The operative provisions of the foundation such as the management of the foundation, the administering of the assets, and the functions of the councillors are contained in the constitutional documents. The constitutional documents of foundations vary depending on the jurisdiction they are in; for instance, in Guernsey the constitutional documents are the Charter and the Rules and in Jersey they are the Charter and the Regulations.
The appointment of a guardian may be required or may be optional. The role of the guardian is to oversee the actions of the council and make sure that they are acting in accordance with the regulations and their duties. The founder may be able to reserve certain powers but this is jurisdiction specific. For example, in Jersey the regulations can be drafted widely and the founder may also be appointed as the guardian and a councillor. Whereas in Guernsey the powers that can be reserved are restricted (to the lifetime of the founder if a natural person or for 50 years after the establishment of the foundation where the founder is a legal person) and the founder can be either a guardian or a councillor but may not be both simultaneously.
The rights of the beneficiaries as well as the duties of the council vary between jurisdictions. For instance, in Jersey the right to information of beneficiaries may be excluded in the Regulations. Beneficiaries in the Bahamas have a right to receive information relating to the foundation and its accounts.
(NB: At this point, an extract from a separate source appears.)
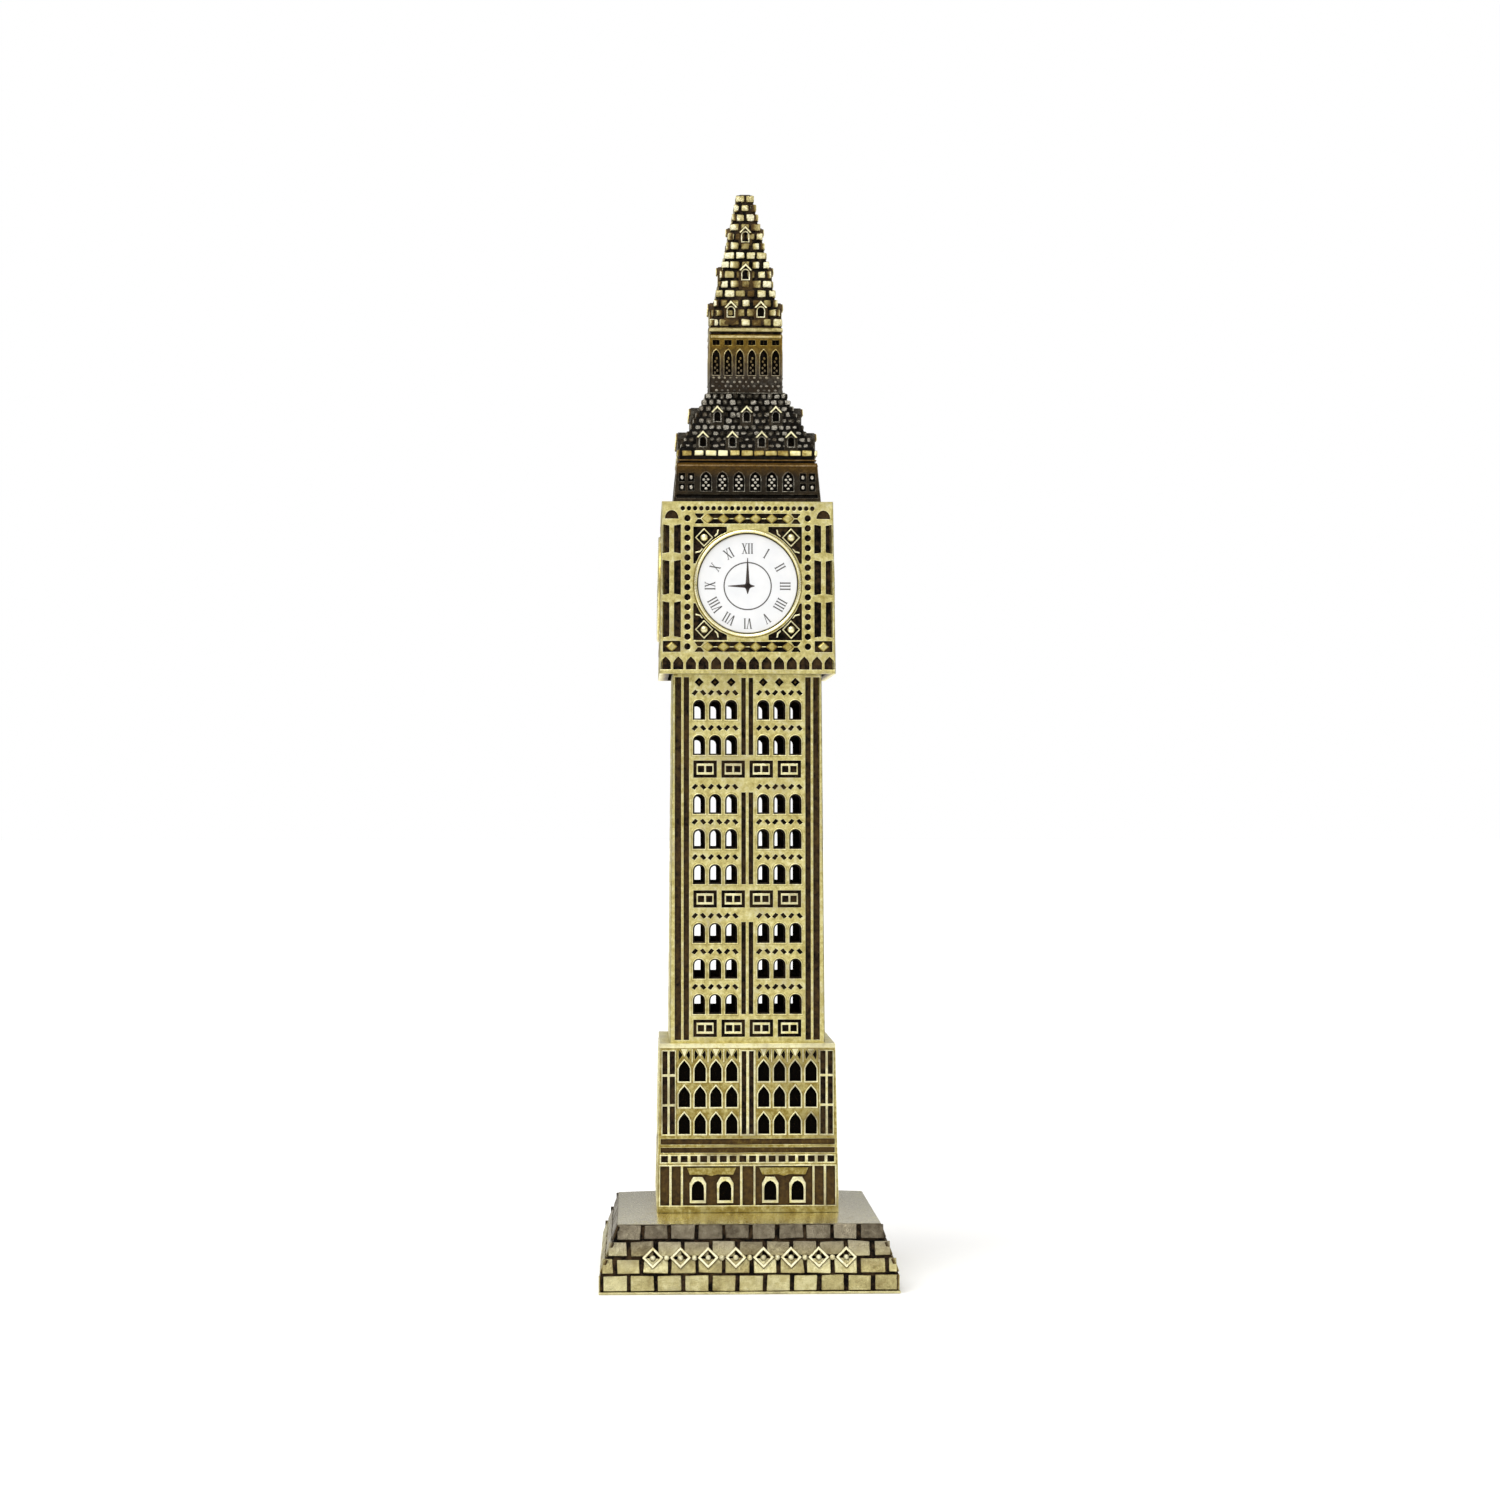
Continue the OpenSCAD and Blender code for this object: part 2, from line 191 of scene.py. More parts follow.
def rise(outline, level=0.0, patina=RAISED, inside=()):
    return Feature(without_repeats(outline), level, patina, inside)


def pierce(outline, throat=0.2):
    """A hole through the wall that narrows by throat on each side."""
    return Feature(without_repeats(outline), None, SUNK, (), throat)


class Shell:
    """Points, faces and patina of one casting, gathered in millimetres."""

    def __init__(self):
        self.points, self.faces, self.patina = [], [], []

    def add(self, points, patina):
        first = len(self.points)
        self.points += points
        self.patina += patina if isinstance(patina, list) else [patina] * len(points)
        return list(range(first, len(self.points)))

    def strip(self, loops):
        """Joins (outline, w, patina) loops of equal length, one after another."""
        rows = [self.add([(x, y, w) for x, y in outline], p) for outline, w, p in loops]
        for low, high in zip(rows, rows[1:]):
            for i in range(len(low)):
                j = (i + 1) % len(low)
                self.faces.append((low[i], low[j], high[j], high[i]))

    def fill(self, outline, holes, w, patina, depth_sign=1):
        """A flat face at w inside the outline, with holes left out."""
        points, rings = [], []
        for ring in [outline] + holes:
            rings.append(list(range(len(points), len(points) + len(ring))))
            points += [Vector(p) for p in ring]
        found, _, triangles, _, _, owners = delaunay_2d_cdt(points, [], rings, 1, 1e-7)
        where = self.add([(p.x, p.y, w) for p in found], patina)
        for triangle, owner in zip(triangles, owners):
            if owner == [0]:
                corners = [where[i] for i in triangle]
                self.faces.append(tuple(corners if depth_sign > 0 else corners[::-1]))

    def terrace(self, outline, level, patina, inside, back):
        """A floor or top at level, with its features; back is the w of the wall's rear face.

        Returns the outlines of the holes in that rear face."""
        holes, throats = [], []
        for f in inside:
            if f.level is not None and f.level >= level:
                holes.append(inset(f.outline, -DRAFT))
                top = inset(f.outline, EDGE)
                self.strip([(holes[-1], level, patina), (f.outline, f.level - EDGE, WASHED),
                            (inset(f.outline, ROLL), f.level - ROLL, f.patina), (top, f.level, f.patina)])
                throats += self.terrace(top, f.level, f.patina, f.inside, back)
                continue
            holes.append(inset(f.outline, -EDGE))
            rim = [(holes[-1], level, patina),
                   (inset(f.outline, -ROLL), level - ROLL, min(RAISED, patina + RUB)),
                   (f.outline, level - EDGE, WASHED)]
            if f.level is None:
                end = inset(f.outline, f.throat)
                self.strip(rim + [(inset(f.outline, DRAFT), level - 0.25, SUNK), (end, back, SUNK)])
                throats.append(end)
            else:
                floor = inset(f.outline, DRAFT)
                self.strip(rim + [(floor, f.level, f.patina)])
                throats += self.terrace(floor, f.level, f.patina, f.inside, back)
        self.fill(outline, holes, level, patina)
        return throats


def wall(foot_w, head_w, height, thick, features, field=FIELD, round_off=0.16):
    """One storey's wall, mitred at both ends, with its features on the face."""
    def side_in(d):
        foot, head = foot_w / 2 - d, head_w / 2 - d
        return [(-foot, 0), (foot, 0), (head, height), (-head, height)]
    shell = Shell()
    front, rear = side_in(round_off), side_in(thick)
    throats = shell.terrace(front, 0, field, features, -thick)
    shell.strip([(front, 0, field), (side_in(round_off * 0.3), -round_off * 0.3, RAISED),
                 (side_in(0), -round_off, RAISED), (rear, -thick, SUNK)])
    shell.fill(rear, throats, -thick, SUNK, -1)
    return shell


# ---------- storeys, read from the frame ----------

class Face:
    """Places a flat drawing on one side of a leaning storey."""

    def __init__(self, side, foot_z, height, foot_w, head_w):
        lean = math.atan2((foot_w - head_w) / 2, height)
        turn = Matrix.Rotation(math.radians(90 * side), 3, "Z")
        self.origin = turn @ Vector((0, -foot_w / 2, foot_z))
        self.across = turn @ Vector((1, 0, 0))
        self.up = turn @ Vector((0, math.sin(lean), math.cos(lean)))
        self.out = turn @ Vector((0, -math.cos(lean), math.sin(lean)))

    def at(self, u, v, w):
        return self.origin + u * self.across + v * self.up + w * self.out

    def matrix(self):
        """Carries a mesh drawn with X across, Y up the face and Z out of it, in millimetres."""
        turned = Matrix((self.across, self.up, self.out)).transposed().to_4x4()
        return Matrix.Translation(self.origin) @ turned


class Storey:
    """Levels and widths of a leaning storey, from the corners of its CAD node."""

    def __init__(self, node):
        points = [v.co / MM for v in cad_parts[node].data.vertices]
        self.foot_z = min(p.z for p in points)
        self.head_z = max(p.z for p in points)
        self.height = self.head_z - self.foot_z
        self.foot_w = self.width_at(points, self.foot_z)
        self.head_w = self.width_at(points, self.head_z)

    @staticmethod
    def width_at(points, z):
        return 2 * max(p.x for p in points if abs(p.z - z) < 0.05)

    def face(self, side):
        return Face(side, self.foot_z, self.height, self.foot_w, self.head_w)


# ---------- from shells to pieces ----------

def gather(mesh, shell, place):
    """Adds a shell to a bmesh, each point carried by place(u, v, w)."""
    layer = mesh.verts.layers.float.get("patina") or mesh.verts.layers.float.new("patina")
    made = []
    for point, patina in zip(shell.points, shell.patina):
        v = mesh.verts.new(place(*point) * MM)
        v[layer] = patina
        made.append(v)
    for face in shell.faces:
        corners = [made[i] for i in face]
        if len(set(corners)) == len(corners):
            mesh.faces.new(corners)


def gather_mesh(mesh, source, matrix):
    """Adds a mesh drawn in millimetres to a bmesh, carried by matrix, in the piece's first material."""
    copy = source.copy()
    copy.polygons.foreach_set("material_index", [0] * len(copy.polygons))
    copy.transform(Matrix.Scale(MM, 4) @ matrix)
    mesh.from_mesh(copy)
    bpy.data.meshes.remove(copy)


def close(mesh):
    bmesh.ops.remove_doubles(mesh, verts=mesh.verts, dist=WELD * MM)
    bmesh.ops.dissolve_degenerate(mesh, edges=mesh.edges, dist=0.001 * MM)
    bmesh.ops.recalc_face_normals(mesh, faces=mesh.faces)


def finish_piece(name, mesh, materials, nodes=(), weighted=True):
    """Makes the bmesh a piece of the object that rides on the root body and stands for these nodes."""
    data = bpy.data.meshes.new(name)
    mesh.to_mesh(data)
    mesh.free()
    for material in materials:
        data.materials.append(material)
    data.shade_smooth()
    data.set_sharp_from_angle(angle=SHARP)
    piece = bpy.data.objects.new(name, data)
    bpy.context.collection.objects.link(piece)
    if weighted:
        even = piece.modifiers.new("even_shading", "WEIGHTED_NORMAL")
        even.keep_sharp = True
    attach(piece, "root")
    if nodes:
        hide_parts(*nodes)


# ---------- geometry nodes ----------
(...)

In Guernsey, a distinction is drawn between enfranchised beneficiaries, who are entitled to information on the foundation, and disenfranchised beneficiaries who are not.
The Benefits
Trusts and foundations are both invaluable tools for asset protection. When assets are settled into a trust or endowed into a foundation, there is a divorce of ownership of the assets from the settlor or the founder. Assets can then be insulated from creditors and, if applicable, from forced heirship provisions.
In some jurisdictions, such as Guernsey and Jersey, trusts and foundations have unlimited durations making them useful for private wealth structures that can hold wealth over many generations.
They are both useful for succession planning. Both foundations and trusts can operate on a discretionary basis making them flexible arrangements whereby the trustees/councillors determine which of the beneficiaries will benefit. Often, wealthy settlors utilise Private Trust Companies (PTCs) through which they can be appointed to the board of trustees of family trusts and therefore be party to the administration of the trusts. PTCs are a useful alternative to the use of protectors (who often have associated costs) and reserved powers which, if too significant, may negate tax benefits or lead to the trust being considered a sham. Foundations can be used in a similar way.
In most jurisdictions there is no requirement to register a trust or place trust documents in the public domain. In some jurisdictions, foundation documents may be publicly available but most of the substantive information is not in the public domain which means that arrangements can be kept private.
Firewall provisions are also used in many jurisdictions to protect foundations and trusts, whereby all questions arising in relation to the trusts and foundation established in a jurisdiction are to be determined in accordance with the respective law of that jurisdiction.
Both foundations and trusts are also useful structures for furthering charitable and philanthropic initiatives. Foundations are particularly well suited for philanthropic initiatives which embrace initiatives beyond traditional charitable objects.
When May A Trust Be More Beneficial Than A Foundation?
Trusts are valuable in common law jurisdictions where the concept of trusts is well-established. Whilst there may be some small differences between jurisdictions, the salient features of trusts are the same. This, in tandem with a substantial body of trust-related case law, means that there is a great deal of certainty when utilising trust structures. Foundations, on the other hand, are newer concepts in common law jurisdictions and at present there is minimal supporting case law. The tax treatment of trusts are also better understood in comparison to the tax treatment of foundations.
Trusts are also easy to establish. Provided that the intention of the settlor to create the trust, the subject matter of the trust, and the objects of the trust (the beneficiaries and purposes) are all certain then a valid trust will be created. The trust does not necessarily need to be in writing and there is no requirement (in most jurisdictions) to register the trust.
When May A Foundation Be More Beneficial Than A Trust?
Foundations are effective for wealth management structures and are well known and well understood in civil law jurisdictions.
Foundations have a separate legal personality and can enter into contracts, hold property, and sue all in its own name. The fact that foundations are registered may, in some cases, be considered to be a benefit, as might the fact that they may offer a greater degree of control or involvement of the settlor or family members in administering the structure.
In addition, foundations may be better suited, as they are separate legal entities, for holding high risk or speculative investments or trading companies.
Conclusion
Trusts and foundations differ in a number of important respects but can both be used to achieve similar objectives. Both can be effective structures to achieve succession planning, asset protection, charitable or philanthropic aims. They are both flexible tools that allow arrangements to remain private.
When deciding which structure to use, each circumstance will need to be considered on its merits, taking into account factors such as the aim of the structure, the country of establishment, and the level of control required to be retained.